Most of us run out of drawers at some point. There are some things I find useful to put into baskets. You would also want a basket for the clothes that you want to re-use, which are not quite ready yet for laundry, but are not clean enough to be placed back to the wardrobe. Here is a list for the "Re-use Basket":

1. His socks
2. Her socks
3. Her stocking
4. His clothes for re-use
5. Her clothes for re-use

13. Folding clothes

Fold the clothes so that they are similar in size to optimize the shelf space used to store them. However, this can cause a potential marrital argument. If you and your spouse have a different style of folding clothes and could not agree, then it is better to let this go. It is better to have a good marriage and nicely folded clothes :-)

14. Hanging tree

We find having a hanging tree useful to hang clothes which we want to re-use such as pants. You can also use hangers that is behind the door.
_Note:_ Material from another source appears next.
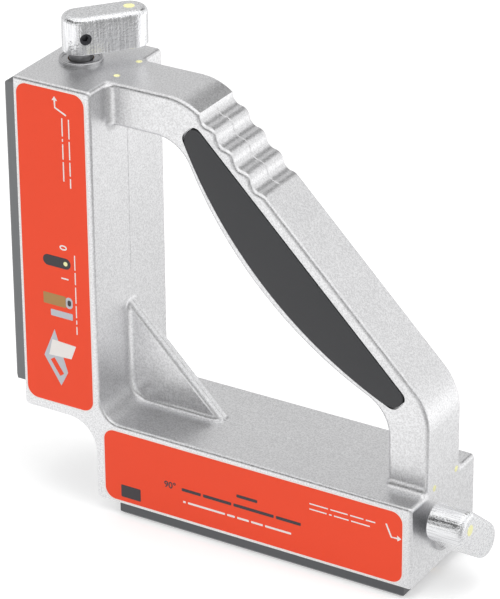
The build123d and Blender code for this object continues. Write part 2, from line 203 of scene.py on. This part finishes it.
def printed_plate(name, colour, roughness=0.34):
    """Screen-printed plate: even ink with a slight orange peel."""
    finish = Finish(name)
    peel = finish.noise(0.9 * MM, detail=2.0)
    cloud = finish.noise(30 * MM, detail=2.0)
    shaded = finish.shade(colour, 0.97 + cloud * 0.05 + peel * 0.02)
    normal = finish.bump(peel, 0.006 * MM)
    gloss = {"Specular IOR Level": 0.25}
    return finish.close(shaded, roughness + cloud * 0.06, 0.0, normal, **gloss)


def ground_steel(name, colour, along):
    """Steel with grinding lines that run along one axis: 0 for x, 1 for y, 2 for z."""
    finish = Finish(name)
    stretch = tuple(0.03 if axis == along else 1.0 for axis in range(3))
    lines = finish.noise(0.22 * MM, detail=3.0, stretch=stretch)
    cloud = finish.noise(16 * MM, detail=3.0)
    tone = 0.84 + lines * 0.22 + cloud * 0.10
    normal = finish.bump(lines, 0.012 * MM)
    return finish.close(finish.shade(colour, tone), 0.3 + cloud * 0.14, 1.0, normal)


def polished_plate(name, along):
    """Bright plating on a knob: fine draw lines along one axis, 0 for x and 2 for z, and pits."""
    finish = Finish(name)
    stretch = tuple(0.05 if axis == along else 1.0 for axis in range(3))
    lines = finish.noise(0.6 * MM, detail=3.0, stretch=stretch)
    pits = finish.noise(0.8 * MM, detail=2.0)
    tone = 0.80 + lines.above(0.3, 0.62) * 0.26 + pits * 0.08
    normal = finish.bump(lines, 0.12 * MM, finish.bump(pits.above(0.25, 0.6), 0.04 * MM))
    return finish.close(finish.shade((0.90, 0.905, 0.92), tone), 0.10 + pits * 0.12, 1.0, normal)


def plain_metal(name, colour, roughness):
    """A turned or plated metal with a little unevenness."""
    finish = Finish(name)
    cloud = finish.noise(1.6 * MM, detail=3.0)
    shaded = finish.shade(colour, 0.92 + cloud * 0.14)
    return finish.close(shaded, roughness + cloud * 0.1, 1.0, finish.bump(cloud, 0.01 * MM))


def plain_polymer(name, colour, roughness):
    """A moulded polymer or rubber with a little unevenness."""
    finish = Finish(name)
    cloud = finish.noise(1.2 * MM, detail=3.0)
    shaded = finish.shade(colour, 0.92 + cloud * 0.14)
    return finish.close(shaded, roughness, 0.0, finish.bump(cloud, 0.008 * MM))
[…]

15. Hanging hooks on the side of the wardrobe

We save space by hanging belts on the side of the wardrobe.

16. Racks on the side of the wardrobe

You may find that a rack on the side of the wardrobe serves as a useful hanging place for his ties and her long winter scarfs.

17. Small compartments

We find it useful to have small compartments for the following items, and IKEA’s CD rack serves the purpose perfectly:

1. Scarfs (3-4 CD compartments)
2. Necklace (3-4 CD compartments)
3. Ring
4. Make-up
5. Perfume
6. Skin care items (although we prefer this to be kept in our bathroom)

18. Mirror mounted on door

We find it useful to have full length mirror mounted onto the door that we enter our walk-in wardrobe, as it saves wall space. If you do not have a walk-in wardrobe, it is useful to have one of the wardrobe doors to be made of mirror. To save budget, this can be from IKEA’s Pax.

19. Table space

We find it useful to have a table space in our walk-in wardrobe for things such as hair-dryer, etc.

20. Spotlights

Lastly, if you are building a walk-in wardrobe, spotlights in the ceiling complete the look :-)

The benefits of being organized

We pay for cleaning help, so it does help us to save money by reducing the cleaning time, when the place is neat and easy to clean.